WHAT IS EXPECTED: Return the first line, the line containing "to beams, rails", and every line between them, exactly as they stand.

########

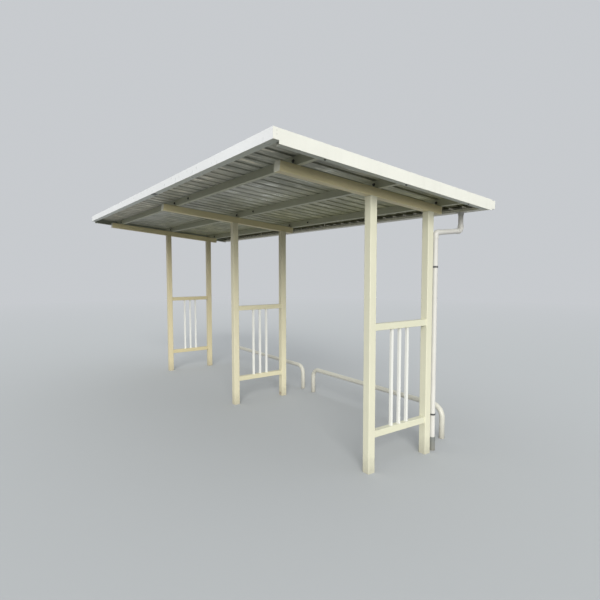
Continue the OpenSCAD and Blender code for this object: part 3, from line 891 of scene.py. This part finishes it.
class SHELTER_OT_weld_beads(bpy.types.Operator):
    """Weld posts to beams, rails to posts and bars to rails"""

    bl_idname = "shelter.weld_beads"
    bl_label = "Weld Beads"

    def execute(self, context):
        sizes = context.scene.shelter_details
        down = slope_axes()[0]
        fall = -down.z / down.y
        sunk = 0.0005  # how far a post's bead sits below its top
        x, y, z = Vector((1, 0, 0)), Vector((0, 1, 0)), Vector((0, 0, 1))
        bm = bmesh.new()
        for seed, node in enumerate(POSTS):
            low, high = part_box(node)
            loop = square_loop((low + high) / 2, x, y, high.x - low.x, corner=0.005, step=0.004)
            for point in loop:
                point.z = high.z - (point.y - low.y) * fall - sunk
            add_bead(bm, loop, sizes.post_weld, seed)
        add_piece("post_welds", bm, "frame_paint")
        bm = bmesh.new()
        for seed, node in enumerate(RAILS):
            low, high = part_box(node)
            centre = (low + high) / 2
            for end in (low.y, high.y):
                middle = Vector((centre.x, end, centre.z))
                loop = square_loop(middle, x, z, high.x - low.x, corner=0.003, step=0.004)
                add_bead(bm, loop, sizes.rail_weld, seed + end)
        add_piece("rail_welds", bm, "rail_paint")
        bm = bmesh.new()
        for seed, node in enumerate(BARS):
            low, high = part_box(node)
            side = high.x - low.x
            for k in (0, 0.5, 1):
                at = low.y + side / 2 + k * (high.y - low.y - side)
                for end in (low.z, high.z):
                    middle = Vector(((low.x + high.x) / 2, at, end))
                    loop = square_loop(middle, x, y, side, corner=0.002, step=0.003)
                    add_bead(bm, loop, sizes.bar_weld, seed + k)
        add_piece("bar_welds", bm, "bar_paint")
        return {"FINISHED"}


class SHELTER_OT_stage(bpy.types.Operator):
    """Floor, even light, soft lamp and camera"""

    bl_idname = "shelter.stage"
    bl_label = "Studio"

    def execute(self, context):
        studio = context.scene.shelter_studio
        self.make_floor(context, studio)
        self.make_light(context, studio)
        self.make_camera(context, studio)
        context.scene.view_settings.view_transform = "Standard"
        return {"FINISHED"}

    def seen(self, nodes, links):
        """One for camera, glossy and transmission rays, which show the pale studio."""
        path = nodes.new("ShaderNodeLightPath")
        total = path.outputs["Is Camera Ray"]
        for name in ("Is Glossy Ray", "Is Transmission Ray"):
            node = nodes.new("ShaderNodeMath")
            node.operation = "MAXIMUM"
            links.new(total, node.inputs[0])
            links.new(path.outputs[name], node.inputs[1])
            total = node.outputs[0]
        return total

    def make_floor(self, context, studio):
        """Wide plain floor that fades into the backdrop."""
        bm = bmesh.new()
        bmesh.ops.create_circle(bm, cap_ends=True, segments=96, radius=60)
        mesh = bpy.data.meshes.new("floor")
        bm.to_mesh(mesh)
        bm.free()
        f = Finish("floor", 0.85)
        f.shader.inputs["Specular IOR Level"].default_value = 0.0
        near, far = (studio.near_bounce,) * 3, (studio.far_bounce,) * 3
        bounce = f.blend(f.near((0, 0.2, 0), 2.8, 3.5), far, near)
        seen = self.seen(f.nodes, f.material.node_tree.links)
        f.join(f.blend(seen, bounce, tuple(studio.floor)), f.shader.inputs["Base Color"])
        away = f.nodes.new("ShaderNodeEmission")
        away.inputs[0].default_value = (*studio.backdrop, 1)
        fade = f.calc("MULTIPLY", seen, f.span(f.near((0, 0, 0), 5, 16), 1, 0))
        merge = f.nodes.new("ShaderNodeMixShader")
        f.join(fade, merge.inputs[0])
        f.join(f.shader.outputs[0], merge.inputs[1])
        f.join(away.outputs[0], merge.inputs[2])
        f.join(merge.outputs[0], f.nodes["Material Output"].inputs[0])
        mesh.materials.append(f.material)
        floor = bpy.data.objects.new("floor", mesh)
        context.scene.collection.objects.link(floor)

    def make_light(self, context, studio):
        """Even light, weaker from low down, and the soft lamp."""
        world = bpy.data.worlds.new("studio")
        context.scene.world = world
        world.use_nodes = True
        nodes, links = world.node_tree.nodes, world.node_tree.links
        nodes.clear()
        output = nodes.new("ShaderNodeOutputWorld")
        choice = nodes.new("ShaderNodeMixShader")
        shown, sky = nodes.new("ShaderNodeBackground"), nodes.new("ShaderNodeBackground")
        way = nodes.new("ShaderNodeTexCoord")
        height = nodes.new("ShaderNodeSeparateXYZ")
        rise = nodes.new("ShaderNodeMapRange")
        rise.interpolation_type = "SMOOTHSTEP"
        low, high = 0.06, 0.42  # heights between which the even light grows
        for socket, number in zip(rise.inputs[1:5],
                                  (low, high, studio.horizon * studio.sky, studio.sky)):
            socket.default_value = number
        shown.inputs[0].default_value = (*studio.backdrop, 1)
        sky.inputs[0].default_value = (*studio.sky_tint, 1)
        links.new(way.outputs["Generated"], height.inputs[0])
        links.new(height.outputs[2], rise.inputs[0])
        links.new(rise.outputs[0], sky.inputs[1])
        links.new(self.seen(nodes, links), choice.inputs[0])
        links.new(sky.outputs[0], choice.inputs[1])
        links.new(shown.outputs[0], choice.inputs[2])
        links.new(choice.outputs[0], output.inputs[0])
        lamp = bpy.data.lights.new("key", "SUN")
        lamp.energy = studio.key
        lamp.angle = studio.key_spread
        lamp.color = studio.lamp_tint
        key = bpy.data.objects.new("key", lamp)
        key.matrix_world = turned_to(Vector(studio.key_way).normalized(), Vector((8, -5, 3)))
        context.scene.collection.objects.link(key)

    def make_camera(self, context, studio):
        """Camera by its place, yaw, pitch and roll."""
        yaw, pitch, roll = studio.turn
        ahead = Vector((-math.sin(yaw) * math.cos(pitch), math.cos(yaw) * math.cos(pitch),
                        math.sin(pitch)))
        level = Vector((math.cos(yaw), math.sin(yaw), 0))
        upright = level.cross(ahead)
        right = level * math.cos(roll) + upright * math.sin(roll)
        up = upright * math.cos(roll) - level * math.sin(roll)
        data = bpy.data.cameras.new("camera")
        data.sensor_width = 36
        data.lens = studio.lens
        data.clip_start, data.clip_end = 0.05, 300
        camera = bpy.data.objects.new("camera", data)
        camera.matrix_world = Matrix.Translation(Vector(studio.eye)) @ Matrix(
            (right, up, -ahead)).transposed().to_4x4()
        context.scene.collection.objects.link(camera)
        context.scene.camera = camera


STEPS = (
    SHELTER_OT_paint_frames,
    SHELTER_OT_finish_roof,
    SHELTER_OT_finish_pipes,
    SHELTER_OT_purlin_bolts,
    SHELTER_OT_roof_screws,
    SHELTER_OT_fascia_fixings,
    SHELTER_OT_sheet_drips,
    SHELTER_OT_wheel_hoops,
    SHELTER_OT_weld_beads,
    SHELTER_OT_stage,
)


class SHELTER_PT_panel(bpy.types.Panel):
    """Lists the shelter's settings and steps"""

    bl_idname = "SHELTER_PT_panel"
    bl_label = "Bike Shelter"
    bl_space_type = "VIEW_3D"
    bl_region_type = "UI"
    bl_category = "Shelter"

    def draw(self, context):
        layout = self.layout
        for group in SETTINGS:
            box = layout.box()
            box.label(text=group.replace("_", " ").title())
            settings = getattr(context.scene, group)
            for name in settings.bl_rna.properties.keys():
                if name not in ("rna_type", "name"):
                    box.prop(settings, name)
        for step in STEPS:
            layout.operator(step.bl_idname)


SETTINGS = {
    "shelter_finishes": ShelterFinishes,
    "shelter_details": ShelterDetails,
    "shelter_studio": ShelterStudio,
}


def register():
    """Adds the classes and the scene's settings."""
    for cls in (*SETTINGS.values(), *STEPS, SHELTER_PT_panel):
        bpy.utils.register_class(cls)
    for name, group in SETTINGS.items():
        setattr(bpy.types.Scene, name, PointerProperty(type=group))


def unregister():
    """Takes them away again."""
    for name in SETTINGS:
        delattr(bpy.types.Scene, name)
    for cls in (SHELTER_PT_panel, *reversed(STEPS), *SETTINGS.values()):
        bpy.utils.unregister_class(cls)


def main():
    """Runs every step."""
    register()
    for step in STEPS:
        space, name = step.bl_idname.split(".")
        getattr(getattr(bpy.ops, space), name)()
    bpy.context.view_layer.update()


if __name__ == "__main__":
    main()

########

TASK OUTPUT:
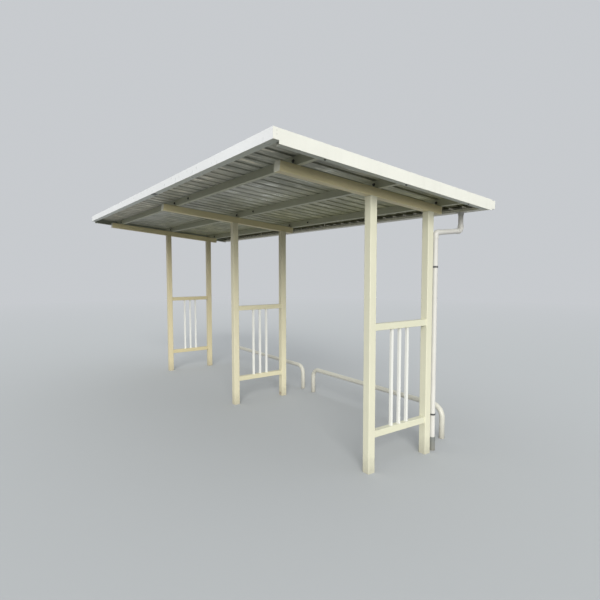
Continue the OpenSCAD and Blender code for this object: part 3, from line 891 of scene.py. This part finishes it.
class SHELTER_OT_weld_beads(bpy.types.Operator):
    """Weld posts to beams, rails to posts and bars to rails"""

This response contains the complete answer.